--- Directions ---
Scan the records below for the line containing "with Locations((opening_middle, (baluster_top" and the line containing "if empty is". Copy both, plus every line between, exactly.

--- Data provided ---
◇ ◇ ◇ ◇ ◇

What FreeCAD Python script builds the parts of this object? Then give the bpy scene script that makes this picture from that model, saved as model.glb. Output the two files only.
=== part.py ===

◇ ◇ ◇ ◇ ◇

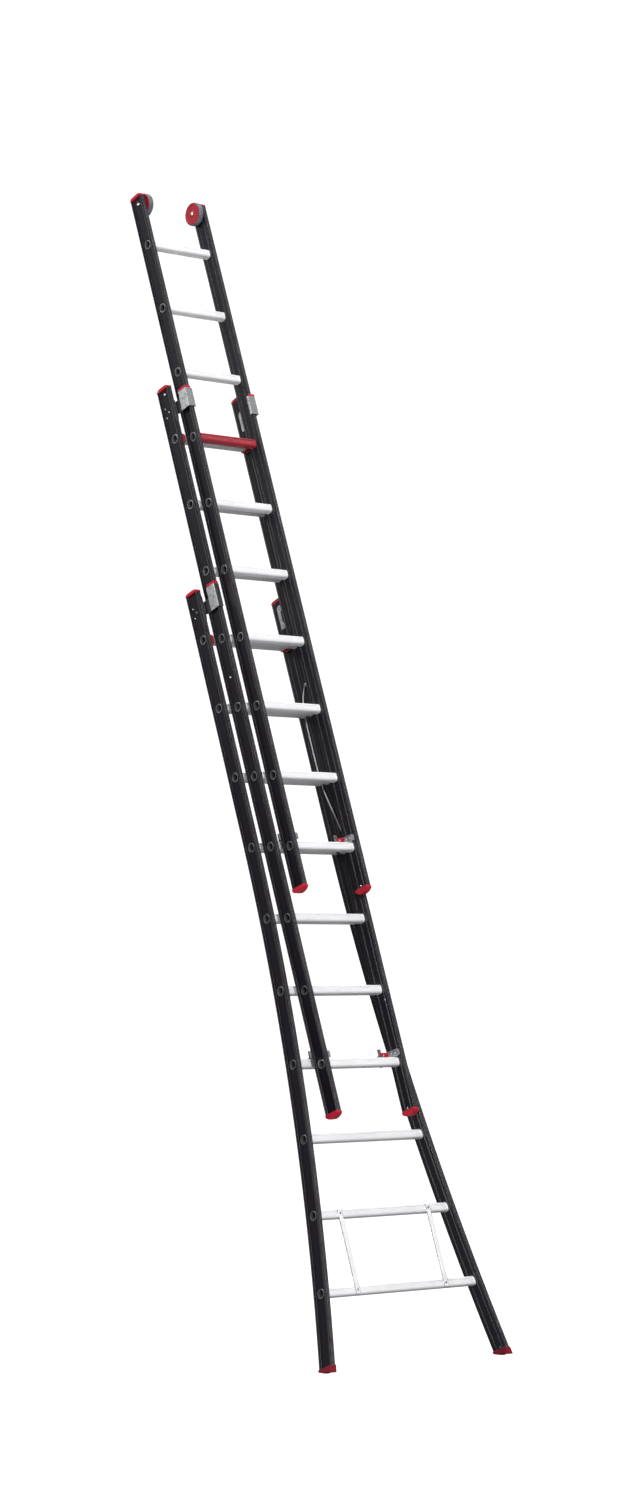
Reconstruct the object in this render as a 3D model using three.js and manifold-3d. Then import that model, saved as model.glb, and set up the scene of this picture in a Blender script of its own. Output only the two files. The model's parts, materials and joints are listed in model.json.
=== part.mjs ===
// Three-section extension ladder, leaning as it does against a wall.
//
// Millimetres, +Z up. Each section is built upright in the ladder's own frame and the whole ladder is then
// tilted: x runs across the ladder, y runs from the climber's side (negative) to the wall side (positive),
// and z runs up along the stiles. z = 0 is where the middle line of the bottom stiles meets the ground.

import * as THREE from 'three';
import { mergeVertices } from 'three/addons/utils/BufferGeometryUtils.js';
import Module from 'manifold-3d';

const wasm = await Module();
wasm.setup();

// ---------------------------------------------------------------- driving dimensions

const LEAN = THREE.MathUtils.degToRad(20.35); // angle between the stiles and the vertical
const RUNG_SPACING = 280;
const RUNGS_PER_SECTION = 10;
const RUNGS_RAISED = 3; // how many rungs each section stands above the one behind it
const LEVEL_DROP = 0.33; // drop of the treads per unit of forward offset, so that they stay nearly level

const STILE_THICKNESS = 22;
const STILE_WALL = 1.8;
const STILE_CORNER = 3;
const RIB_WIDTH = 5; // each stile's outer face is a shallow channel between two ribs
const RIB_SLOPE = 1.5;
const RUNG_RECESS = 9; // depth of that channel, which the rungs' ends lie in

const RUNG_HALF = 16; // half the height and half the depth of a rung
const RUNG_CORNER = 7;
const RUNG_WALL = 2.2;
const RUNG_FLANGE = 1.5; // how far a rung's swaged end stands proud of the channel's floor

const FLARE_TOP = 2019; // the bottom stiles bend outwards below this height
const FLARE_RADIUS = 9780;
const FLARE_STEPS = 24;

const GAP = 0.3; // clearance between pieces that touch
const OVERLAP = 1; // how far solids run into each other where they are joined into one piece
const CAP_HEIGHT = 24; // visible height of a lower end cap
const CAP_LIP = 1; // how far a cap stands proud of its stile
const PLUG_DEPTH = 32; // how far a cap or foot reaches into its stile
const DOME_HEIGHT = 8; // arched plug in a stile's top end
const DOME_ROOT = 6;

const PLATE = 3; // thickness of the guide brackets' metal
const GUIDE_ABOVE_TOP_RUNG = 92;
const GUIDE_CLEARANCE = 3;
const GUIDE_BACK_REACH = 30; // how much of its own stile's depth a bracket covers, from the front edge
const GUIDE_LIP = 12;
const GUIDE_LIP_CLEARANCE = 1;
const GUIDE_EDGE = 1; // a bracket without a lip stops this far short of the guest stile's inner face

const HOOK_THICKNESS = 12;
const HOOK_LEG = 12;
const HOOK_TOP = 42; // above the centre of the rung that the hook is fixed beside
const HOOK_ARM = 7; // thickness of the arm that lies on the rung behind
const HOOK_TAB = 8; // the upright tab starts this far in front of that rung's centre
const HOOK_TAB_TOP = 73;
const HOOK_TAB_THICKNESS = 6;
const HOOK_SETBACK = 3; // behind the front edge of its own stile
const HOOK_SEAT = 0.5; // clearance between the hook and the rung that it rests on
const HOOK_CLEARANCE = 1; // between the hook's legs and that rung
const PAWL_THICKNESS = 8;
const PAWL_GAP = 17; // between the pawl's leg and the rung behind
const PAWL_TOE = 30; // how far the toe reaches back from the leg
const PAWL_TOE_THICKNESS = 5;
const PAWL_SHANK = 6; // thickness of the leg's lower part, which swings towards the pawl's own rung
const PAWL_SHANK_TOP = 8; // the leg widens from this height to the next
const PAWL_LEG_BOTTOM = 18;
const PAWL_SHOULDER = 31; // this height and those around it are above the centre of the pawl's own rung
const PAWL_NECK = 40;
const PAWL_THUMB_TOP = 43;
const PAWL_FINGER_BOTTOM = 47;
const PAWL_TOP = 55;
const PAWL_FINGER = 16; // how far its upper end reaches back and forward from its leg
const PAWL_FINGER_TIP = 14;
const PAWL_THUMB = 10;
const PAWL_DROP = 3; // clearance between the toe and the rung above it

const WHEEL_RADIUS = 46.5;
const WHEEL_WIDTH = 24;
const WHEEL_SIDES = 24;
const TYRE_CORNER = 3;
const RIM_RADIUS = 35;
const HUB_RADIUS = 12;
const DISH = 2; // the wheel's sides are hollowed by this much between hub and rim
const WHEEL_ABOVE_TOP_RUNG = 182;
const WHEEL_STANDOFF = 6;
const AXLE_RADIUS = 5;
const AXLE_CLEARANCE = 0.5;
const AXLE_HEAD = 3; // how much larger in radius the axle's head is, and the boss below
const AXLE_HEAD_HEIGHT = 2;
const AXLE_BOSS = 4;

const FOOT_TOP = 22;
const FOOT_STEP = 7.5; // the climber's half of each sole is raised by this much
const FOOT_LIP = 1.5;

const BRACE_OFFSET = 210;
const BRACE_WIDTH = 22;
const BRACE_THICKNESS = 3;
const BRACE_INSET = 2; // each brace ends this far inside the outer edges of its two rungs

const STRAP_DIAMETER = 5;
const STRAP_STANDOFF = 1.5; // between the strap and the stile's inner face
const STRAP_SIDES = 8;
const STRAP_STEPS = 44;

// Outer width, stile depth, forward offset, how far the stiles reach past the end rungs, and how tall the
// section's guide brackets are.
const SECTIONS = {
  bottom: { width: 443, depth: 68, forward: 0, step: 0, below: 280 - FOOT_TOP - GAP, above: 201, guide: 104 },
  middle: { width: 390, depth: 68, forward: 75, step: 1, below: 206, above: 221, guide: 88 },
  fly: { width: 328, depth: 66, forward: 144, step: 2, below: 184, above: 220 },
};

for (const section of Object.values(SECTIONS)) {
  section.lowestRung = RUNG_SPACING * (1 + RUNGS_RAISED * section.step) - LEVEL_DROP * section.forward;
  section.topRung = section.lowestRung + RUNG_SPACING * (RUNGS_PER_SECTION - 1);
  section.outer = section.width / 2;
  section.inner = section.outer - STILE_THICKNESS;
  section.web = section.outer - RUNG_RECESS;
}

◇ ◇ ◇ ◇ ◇

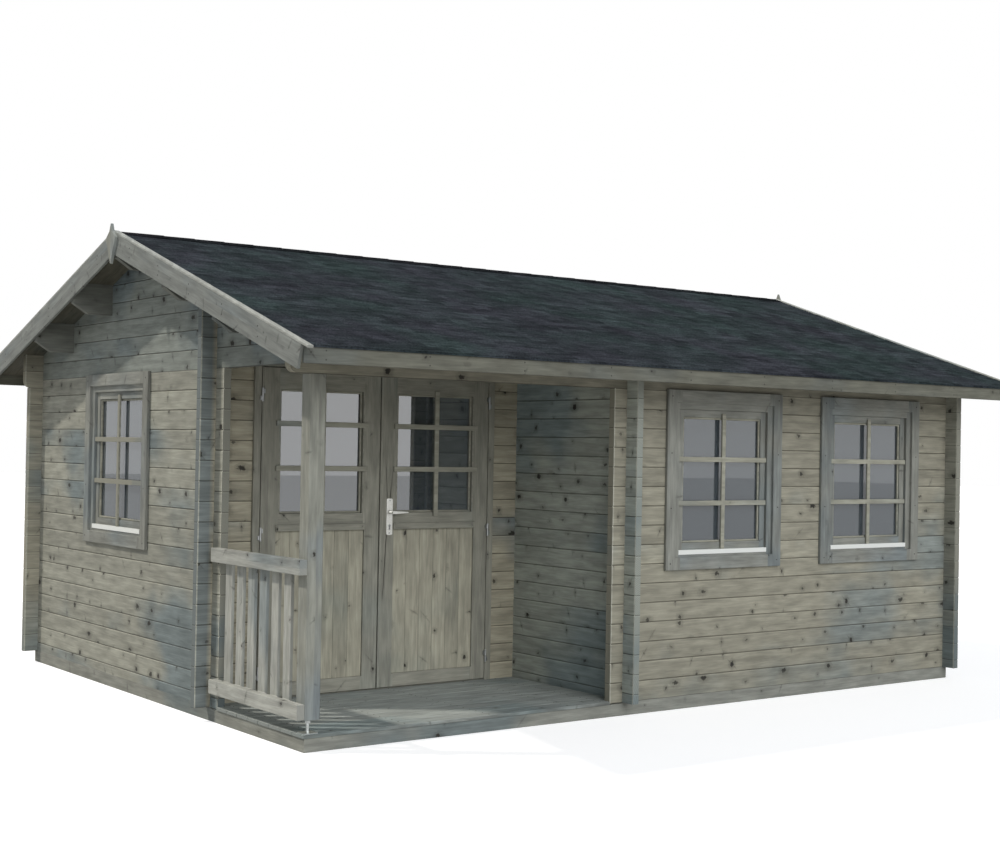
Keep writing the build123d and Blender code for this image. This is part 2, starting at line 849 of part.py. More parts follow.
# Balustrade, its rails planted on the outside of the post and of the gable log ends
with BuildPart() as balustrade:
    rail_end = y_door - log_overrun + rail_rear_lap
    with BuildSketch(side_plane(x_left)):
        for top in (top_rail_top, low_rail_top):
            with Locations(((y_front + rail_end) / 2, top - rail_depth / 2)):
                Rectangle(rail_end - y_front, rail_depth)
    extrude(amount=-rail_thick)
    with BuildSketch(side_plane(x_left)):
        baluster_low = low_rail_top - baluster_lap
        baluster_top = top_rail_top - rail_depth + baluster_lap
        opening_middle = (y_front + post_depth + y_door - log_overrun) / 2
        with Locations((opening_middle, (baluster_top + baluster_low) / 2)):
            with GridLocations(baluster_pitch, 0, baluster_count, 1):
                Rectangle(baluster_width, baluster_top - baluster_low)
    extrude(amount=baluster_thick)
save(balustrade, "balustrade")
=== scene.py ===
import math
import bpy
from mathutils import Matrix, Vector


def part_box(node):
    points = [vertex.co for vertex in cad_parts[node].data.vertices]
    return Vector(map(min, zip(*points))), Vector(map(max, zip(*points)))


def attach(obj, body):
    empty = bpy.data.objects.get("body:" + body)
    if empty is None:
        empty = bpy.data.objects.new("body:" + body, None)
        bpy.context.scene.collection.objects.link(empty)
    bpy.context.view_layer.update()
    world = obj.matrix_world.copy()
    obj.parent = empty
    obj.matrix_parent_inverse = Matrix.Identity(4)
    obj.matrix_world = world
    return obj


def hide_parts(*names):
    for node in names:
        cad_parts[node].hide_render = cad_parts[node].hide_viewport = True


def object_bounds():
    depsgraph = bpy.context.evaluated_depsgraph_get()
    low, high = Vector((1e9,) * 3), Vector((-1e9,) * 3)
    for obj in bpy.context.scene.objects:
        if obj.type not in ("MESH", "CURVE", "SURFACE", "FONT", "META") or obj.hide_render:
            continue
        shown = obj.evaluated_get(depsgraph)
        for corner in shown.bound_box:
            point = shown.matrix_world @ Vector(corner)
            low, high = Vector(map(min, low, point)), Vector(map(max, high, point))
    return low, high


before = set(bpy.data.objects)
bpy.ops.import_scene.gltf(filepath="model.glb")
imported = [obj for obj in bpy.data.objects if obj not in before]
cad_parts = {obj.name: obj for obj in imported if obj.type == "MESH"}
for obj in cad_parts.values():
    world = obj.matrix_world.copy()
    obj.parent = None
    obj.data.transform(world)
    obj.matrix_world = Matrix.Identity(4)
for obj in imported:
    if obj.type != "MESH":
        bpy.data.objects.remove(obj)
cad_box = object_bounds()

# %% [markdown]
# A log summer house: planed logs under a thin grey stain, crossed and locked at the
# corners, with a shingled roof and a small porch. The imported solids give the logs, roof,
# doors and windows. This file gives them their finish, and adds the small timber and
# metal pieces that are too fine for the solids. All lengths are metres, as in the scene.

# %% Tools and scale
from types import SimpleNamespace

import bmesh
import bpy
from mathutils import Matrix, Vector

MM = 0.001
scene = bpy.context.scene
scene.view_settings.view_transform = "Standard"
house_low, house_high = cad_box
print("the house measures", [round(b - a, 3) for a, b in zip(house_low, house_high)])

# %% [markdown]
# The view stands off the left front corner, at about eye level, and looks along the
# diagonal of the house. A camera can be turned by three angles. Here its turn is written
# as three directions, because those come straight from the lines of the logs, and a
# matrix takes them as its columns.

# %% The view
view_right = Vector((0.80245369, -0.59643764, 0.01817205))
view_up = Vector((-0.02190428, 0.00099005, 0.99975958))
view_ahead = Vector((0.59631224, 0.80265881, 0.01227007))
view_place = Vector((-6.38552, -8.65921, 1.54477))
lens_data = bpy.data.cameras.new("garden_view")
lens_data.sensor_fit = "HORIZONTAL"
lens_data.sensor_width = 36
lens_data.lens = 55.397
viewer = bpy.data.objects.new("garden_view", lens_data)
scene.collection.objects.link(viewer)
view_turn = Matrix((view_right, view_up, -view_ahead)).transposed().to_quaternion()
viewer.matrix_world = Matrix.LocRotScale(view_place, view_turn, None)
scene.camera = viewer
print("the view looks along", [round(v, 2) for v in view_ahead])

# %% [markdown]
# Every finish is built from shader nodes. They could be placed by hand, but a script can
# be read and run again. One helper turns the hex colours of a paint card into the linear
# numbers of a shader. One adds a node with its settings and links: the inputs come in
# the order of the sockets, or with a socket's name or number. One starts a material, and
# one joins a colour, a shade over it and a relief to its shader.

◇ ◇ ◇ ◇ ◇

--- Result below ---
        with Locations((opening_middle, (baluster_top + baluster_low) / 2)):
            with GridLocations(baluster_pitch, 0, baluster_count, 1):
                Rectangle(baluster_width, baluster_top - baluster_low)
    extrude(amount=baluster_thick)
save(balustrade, "balustrade")
=== scene.py ===
import math
import bpy
from mathutils import Matrix, Vector


def part_box(node):
    points = [vertex.co for vertex in cad_parts[node].data.vertices]
    return Vector(map(min, zip(*points))), Vector(map(max, zip(*points)))


def attach(obj, body):
    empty = bpy.data.objects.get("body:" + body)
    if empty is None:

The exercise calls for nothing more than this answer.